At the peak of the transatlantic slave trade, about 80,000 people were sold. Today there are 800,000 women and girls being trafficked around the world, he said.
Anywhere from 60 million to 100 million girls have disappeared from the world's population because of female infanticide and inadequate care for girls' health, Kristof said, showing photos of a skeletal child being treated in a feeding center, whose brothers were well fed and healthy.
"Every kid in the feeding center was a girl," Kristof said.
But he argued that even small interventions can transform the situation, and education is the best place to focus resources.
The U.S. has spent $11 billion in aid to Pakistan since 9/11, money which has accomplished "next to nothing," he said. If some of it had gone to education, the impact would be felt by now.
Bangladesh, by contrast, invested in girls education after it split off from Pakistan. Now there are more girls in school than boys, the country is doing relatively well and tackling its remaining problems with home grown solutions such as microcredit.
Supporting local grassroots movements for female education and economic opportunity is one way Americans can encourage change without forcing their cultural values on others, he said.
He finds the rise of social entrepreneurs a revolution that will change the world.
People want to engage in causes larger than themselves because it makes them happy, he said. Asked how he remains hopeful in the face of so much suffering, Kristof said it's because he witnesses so many selfless acts by people working in terrible conditions to save lives.
But when he comes back and sees "people who express their humanity by buying the latest car or having the latest iPod -- that is truly depressing," he said.

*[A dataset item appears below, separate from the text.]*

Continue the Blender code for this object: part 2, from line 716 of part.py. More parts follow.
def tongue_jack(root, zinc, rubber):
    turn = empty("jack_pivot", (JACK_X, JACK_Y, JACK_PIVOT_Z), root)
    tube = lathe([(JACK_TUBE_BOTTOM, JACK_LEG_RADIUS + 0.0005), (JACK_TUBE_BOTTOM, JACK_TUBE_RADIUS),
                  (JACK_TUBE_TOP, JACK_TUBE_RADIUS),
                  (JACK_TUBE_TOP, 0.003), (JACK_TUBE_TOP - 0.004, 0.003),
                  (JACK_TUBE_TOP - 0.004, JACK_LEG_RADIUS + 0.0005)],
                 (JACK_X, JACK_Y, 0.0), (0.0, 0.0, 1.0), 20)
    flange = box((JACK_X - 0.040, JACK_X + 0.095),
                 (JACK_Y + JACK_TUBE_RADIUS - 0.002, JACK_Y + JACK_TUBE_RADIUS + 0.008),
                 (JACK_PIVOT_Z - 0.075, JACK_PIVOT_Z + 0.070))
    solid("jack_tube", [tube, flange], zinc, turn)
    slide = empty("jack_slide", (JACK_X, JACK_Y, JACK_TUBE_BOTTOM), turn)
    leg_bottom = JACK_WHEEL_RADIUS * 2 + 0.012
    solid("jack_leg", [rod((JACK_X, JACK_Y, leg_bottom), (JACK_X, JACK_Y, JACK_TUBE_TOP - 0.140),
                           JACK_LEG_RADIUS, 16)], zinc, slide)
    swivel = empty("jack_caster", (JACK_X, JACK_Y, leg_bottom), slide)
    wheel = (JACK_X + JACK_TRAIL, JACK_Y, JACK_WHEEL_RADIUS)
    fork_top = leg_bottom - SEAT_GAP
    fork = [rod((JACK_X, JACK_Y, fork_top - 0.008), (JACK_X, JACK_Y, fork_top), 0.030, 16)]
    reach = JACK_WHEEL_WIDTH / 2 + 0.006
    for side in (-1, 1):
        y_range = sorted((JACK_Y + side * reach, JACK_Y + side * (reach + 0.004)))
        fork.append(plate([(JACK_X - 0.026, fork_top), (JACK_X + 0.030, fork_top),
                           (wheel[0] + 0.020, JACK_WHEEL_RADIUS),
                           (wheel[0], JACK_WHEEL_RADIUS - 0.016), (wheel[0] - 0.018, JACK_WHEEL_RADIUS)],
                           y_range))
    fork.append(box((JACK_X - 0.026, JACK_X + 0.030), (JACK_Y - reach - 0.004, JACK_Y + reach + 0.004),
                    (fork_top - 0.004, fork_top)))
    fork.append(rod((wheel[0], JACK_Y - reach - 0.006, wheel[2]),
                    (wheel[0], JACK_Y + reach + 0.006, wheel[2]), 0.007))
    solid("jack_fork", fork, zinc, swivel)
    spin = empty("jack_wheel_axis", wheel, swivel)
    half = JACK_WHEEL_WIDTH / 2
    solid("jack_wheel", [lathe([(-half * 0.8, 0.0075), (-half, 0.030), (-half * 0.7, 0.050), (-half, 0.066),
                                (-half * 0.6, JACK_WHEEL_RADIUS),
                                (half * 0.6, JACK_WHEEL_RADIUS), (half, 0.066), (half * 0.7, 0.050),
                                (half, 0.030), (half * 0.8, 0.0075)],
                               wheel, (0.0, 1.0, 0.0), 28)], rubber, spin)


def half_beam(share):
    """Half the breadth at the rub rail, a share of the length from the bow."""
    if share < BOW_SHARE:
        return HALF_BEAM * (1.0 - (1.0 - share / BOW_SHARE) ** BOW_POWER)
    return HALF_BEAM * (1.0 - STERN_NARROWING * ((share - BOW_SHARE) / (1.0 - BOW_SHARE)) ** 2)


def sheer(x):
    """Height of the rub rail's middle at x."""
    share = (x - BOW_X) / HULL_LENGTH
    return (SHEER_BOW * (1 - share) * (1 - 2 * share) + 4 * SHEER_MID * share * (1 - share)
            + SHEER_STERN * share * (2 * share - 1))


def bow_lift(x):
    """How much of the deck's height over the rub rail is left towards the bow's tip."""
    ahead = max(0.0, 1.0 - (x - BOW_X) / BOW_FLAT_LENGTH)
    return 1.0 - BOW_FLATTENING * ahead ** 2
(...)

He advised young people to travel abroad, go outside their comfort zone, be embedded in the home of a local family.
Some people ask him why we should care about the fate of people in other countries many miles away.
"When you actually see a girl in a Cambodian brothel with her eye gouged out you don't ask that question."
What happened to the girls he bought out of slavery five years ago? Kristoff said he stayed in touch and still visits them. One is married to a good husband who doesn't know her past. The other went back to the brothel temporarily to feed her meth addiction, and later married a police officer. But now the brothel no longer exists. U.S. government pressure on Cambodia to crack down on trafficking made it risky and expensive, so the proprietor turned it into a grocery store.